You’re going to be surprised to hear how much I liked this one. First, it’s short stories – a genre I have long-standing issues with – and second, it’s horror – a genre I tend to avoid outside of a very few favorites because I do most of my reading at night these days and I have insane dreams without adding such fuel to their fire! When I was contacted by the author, Tobias Wade, I was initially inclined to decline the request out of hand. Then I looked the book up on Amazon – the cover art absolutely sold me on this one. Isn’t that a fabulously eerie cover?? While I am a firm believer that you can’t judge a book by its cover, sometimes I do find that a cover (or title) will pull me toward giving something a second look.
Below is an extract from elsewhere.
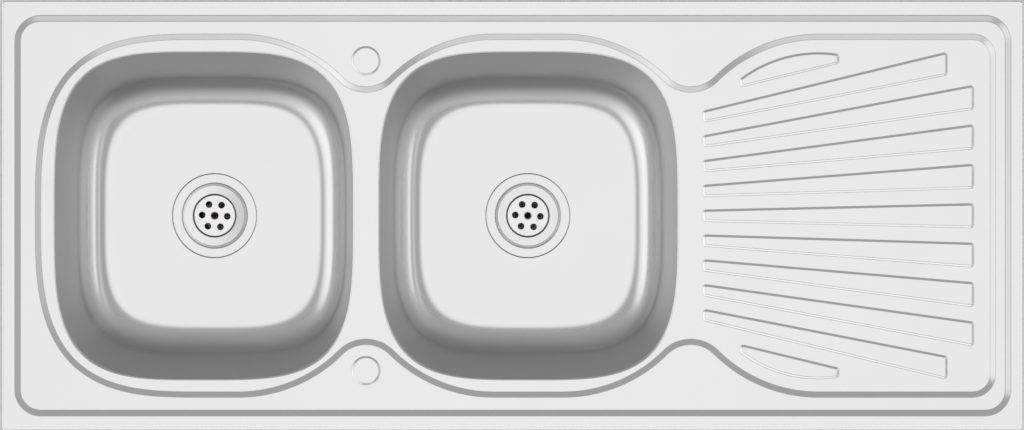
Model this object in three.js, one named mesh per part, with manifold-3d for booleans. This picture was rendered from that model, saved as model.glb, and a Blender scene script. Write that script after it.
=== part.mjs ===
// Inset kitchen sink in stainless steel: two deep-drawn bowls, a ribbed drainer, strainer wastes
// and rocking clips that grip the worktop. Sizes are in millimetres.
// +X runs along the sink towards the drainer, +Y towards the back edge and +Z up.
// The origin is the centre of the sink's outline, on the top face of the worktop.

import * as THREE from "three";
import { mergeVertices } from "three/addons/utils/BufferGeometryUtils.js";
import Module from "manifold-3d";

// ---------------------------------------------------------------- driving dimensions

const deckLength = 1200;
const deckDepth = 506;
const sheet = 0.8; // thickness of the pressed sheet, deck and bowls alike
const seatGap = 0.3; // glue line, weld or rubber squeeze between a piece and what carries it

// Rim: the flat band that lies over the worktop, with its edge turned down.
const rimHeight = 5.5;
const rimCornerRadius = 5;
const rimBendRadius = 2;
const rimEdgeLift = 0.5; // the turned-down edge stops this far above the worktop
const rimWidthEnds = 13.3;
const rimWidthSides = 16.2;

// Outer step: slopes down from the rim to the platform.
const stepWidth = 10;
const stepDepth = 3;
const stepCornerRadius = 32;

// Inner contour: slopes down from the platform to the level of the bowls and the drainer.
const contourInsetLeft = 37.5;
const contourInsetRight = 31.6;
const contourInsetSides = 38.5;
const contourWidth = 8.4;
const contourDepth = 3;
const contourEndExponent = 3.1;
const contourCornerRadius = 28;
const drainerWaist = 15.9; // from the right bowl's mouth to the waist before the drainer
const waistDip = 62; // how far the contour comes in beside the bowls
const waistRadius = 38;
const shoulderReach = 150; // from a waist to the point where the contour runs straight again

// Bowls.
const bowlLength = 350; // along X, between the walls at the mouth
const bowlSideGap = 14.1; // from the foot of the contour to the mouth, along Y
const bowlDepth = 150; // from the worktop plane to the flat floor
const bowlExponent = 3.7; // squareness of the rounded outline
const bowlDraftX = 7; // degrees
const bowlDraftY = 13;
const bowlFillet = 37;
const bowlInset = 61.5; // from the end of the deck to the left bowl's mouth
const bowlSpacing = 31.8; // between the two mouths
const lipRadius = 2;
const collarDepth = 3.5; // straight part of the deck's collar, down to the weld

// Raised tap marks, one behind and one in front of the bowls' gap.
const tapMarkRadius = 16.5;
const tapMarkBevel = 2;
const tapMarkHeight = 1;
const tapMarkInset = 71; // from the deck's long edge

// Drainer ribs, which fan out from a point far to their left.
const ribsPerSide = 4;
const ribStart = 30.7; // from the right bowl's mouth to the ribs' left ends
const ribEndInset = 58.4;
const outerRibEndInset = 89.6;
const ribFanRadius = 534; // from the centre of the fan to the ribs' left ends
const ribSideGap = 14; // from the outermost rib's right end to the foot of the contour
const ribWidthLeft = 13;
const ribWidthRight = 28;
const ribHeight = 1.8;
const ribBevel = 2.4;
const ribCornerRadius = 3.6;

// Leaf-shaped ribs between the outermost ribs and the contour's shoulder.
const leafShoulderGap = 23;
const leafRibGap = 18;
const leafStart = 58.4; // from the drainer's waist
const leafEnd = 173.8;

// Waste seat pressed into each bowl floor.
const wasteHoleRadius = 30;
const seatWidth = 11;
const seatSlope = 0.12;
const recessWidth = 9.5; // flat ring between the seat and the bevel round it
const recessBevel = 1.5;
const recessDepth = 1.6;
const seatLedge = 1;

// Strainer: dished flange with a perforated plate and a cup for the waste screw.
const strainerEdgeGap = 1; // from the flange's edge to the seat's upper edge
const strainerSheet = 0.9;
const flangeSealThickness = 0.5;
const flangeSealWidth = 6;
const flangeSealInset = 1.5; // from the seat's upper edge to the seal
const plateInset = 4.5; // from the edge of the waste hole to the edge of the plate
const plateStep = 2; // the plate lies this far below the foot of the dish
const plateStepWidth = 1.2;
const flangeRoll = 0.2; // the flange's edge stands this far over the line of the dish
const flangeRollWidth = 0.8;
const plateHoles = 6;
const plateHoleRadius = 4;
const plateHoleCircle = 15.3;
const plateTurn = -3; // degrees
const cupClearance = 0.35; // round the waste screw's head
const cupDepth = 4.6;

// Waste screw and the threaded insert below it.
const screwHeadRadius = 4.1;
const screwHeadHeight = 2.5;
const wasteScrewRadius = 3;
const wasteScrewLength = 17;
const wasteScrewChamfer = 0.4;
const insertRadius = 5;
const insertLength = 7;
const insertDrop = 3; // from the cup's underside to the insert
const insertProud = 0.5; // the insert stands this far out of its hub at each end

// Waste body: plastic cup with a tail for the trap.
const gasketWidth = 7;
const gasketOutset = 1; // from the seat's upper edge to the gasket
const gasketThickness = 2;
const bodyFlangeMargin = 1; // the flange reaches this far past the gasket
const bodyFlangeThickness = 3;
const bodyWall = 2.6;
const bodyCupInset = 3; // from the seat's upper edge to the inside of the body's cup
const bodyCupTaper = 2;
const cupHeight = 26;
const funnelHeight = 7;
const tailBore = 19;
const tailRadius = 23.9; // crest of the outlet's pipe thread
const tailLength = 34;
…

If the cover (or title or whatever) speaks to me, it suggests that what’s inside will to. This isn’t a direct correlation – it doesn’t always hold true – but more often than not it does. Just so with this book…

51 Sleepless Nights is a collection of horror shorts. That much is obvious from the title alone. But what’s not so obvious is the delicate, scalpel-edged, psychological component to so much of this collection. To me, that is what the cover art embodied. The book as a whole is seriously creepy, in the best possible way. There is a lot of “traditional” horror (spiders, death, ghosts, evil), and those stories are very well crafted and original (and original in this genre is increasingly rare to find, particularly given that these are shorts and each and every one has to have its own unique concept or idea). But it was the stories with the psychological elements that I found fascinatingly eerie and thought-provoking (as well as goosebump-inducing)… Many of them are very short, and I would read them very fast. As I was reading, I was thoroughly entertained and a little creeped out. Then I’d finish and think for a second about what I’d just read. Or maybe I’d think about it hours later, when something resonated with my memory of the story(ies). And then I’d get VERY creeped out…

There is a surprisingly deep element to this “horror fiction” that I think catapults it beyond the traditional genre in ways that are both promising and rewarding. Tobias Wade is a talented spin-master, and I look forward to seeing where his twisty mind goes in future!